Boyd is the first author of a new study, published in the March 18 issue of the journal Nature Communications, detailing the new manufacturing process and the novel properties of the graphene it produces.
Graphene could revolutionize a variety of engineering and scientific fields due to its unique properties, which include a tensile strength 200 times stronger than steel and an electrical mobility that is two to three orders of magnitude better than silicon. The electrical mobility of a material is a measure of how easily electrons can travel across its surface.
However, achieving these properties on an industrially relevant scale has proven to be complicated. Existing techniques require temperatures that are much too hot—1,800 degrees Fahrenheit, or 1,000 degrees Celsius—for incorporating graphene fabrication with current electronic manufacturing. Additionally, high-temperature growth of graphene tends to induce large, uncontrollably distributed strain—deformation—in the material, which severely compromises its intrinsic properties.

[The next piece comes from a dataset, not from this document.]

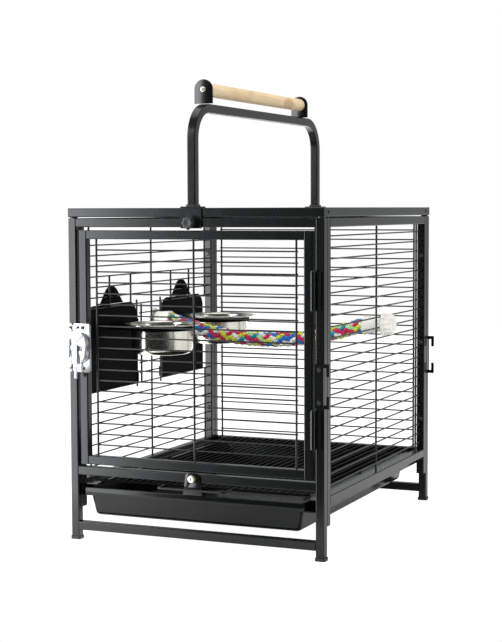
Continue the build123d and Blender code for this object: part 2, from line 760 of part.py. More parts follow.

“Previously, people were only able to grow a few square millimeters of high-mobility graphene at a time, and it required very high temperatures, long periods of time, and many steps,” says Caltech physics professor Nai-Chang Yeh, the Fletcher Jones Foundation Co-Director of the Kavli Nanoscience Institute and the corresponding author of the new study. “Our new method can consistently produce high-mobility and nearly strain-free graphene in a single step in just a few minutes without high temperature. We have created sample sizes of a few square centimeters, and since we think that our method is scalable, we believe that we can grow sheets that are up to several square inches or larger, paving the way to realistic large-scale applications.”
The new manufacturing process might not have been discovered at all if not for a fortunate turn of events. In 2012, Boyd, then working in the lab of the late David Goodwin, at that time a Caltech professor of mechanical engineering and applied physics, was trying to reproduce a graphene-manufacturing process he had read about in a scientific journal. In this process, heated copper is used to catalyze graphene growth. “I was playing around with it on my lunch hour,” says Boyd, who now works with Yeh’s research group. “But the recipe wasn’t working. It seemed like a very simple process. I even had better equipment than what was used in the original experiment, so it should have been easier for me.”
During one of his attempts to reproduce the experiment, the phone rang. While Boyd took the call, he unintentionally let a copper foil heat for longer than usual before exposing it to methane vapor, which provides the carbon atoms needed for graphene growth.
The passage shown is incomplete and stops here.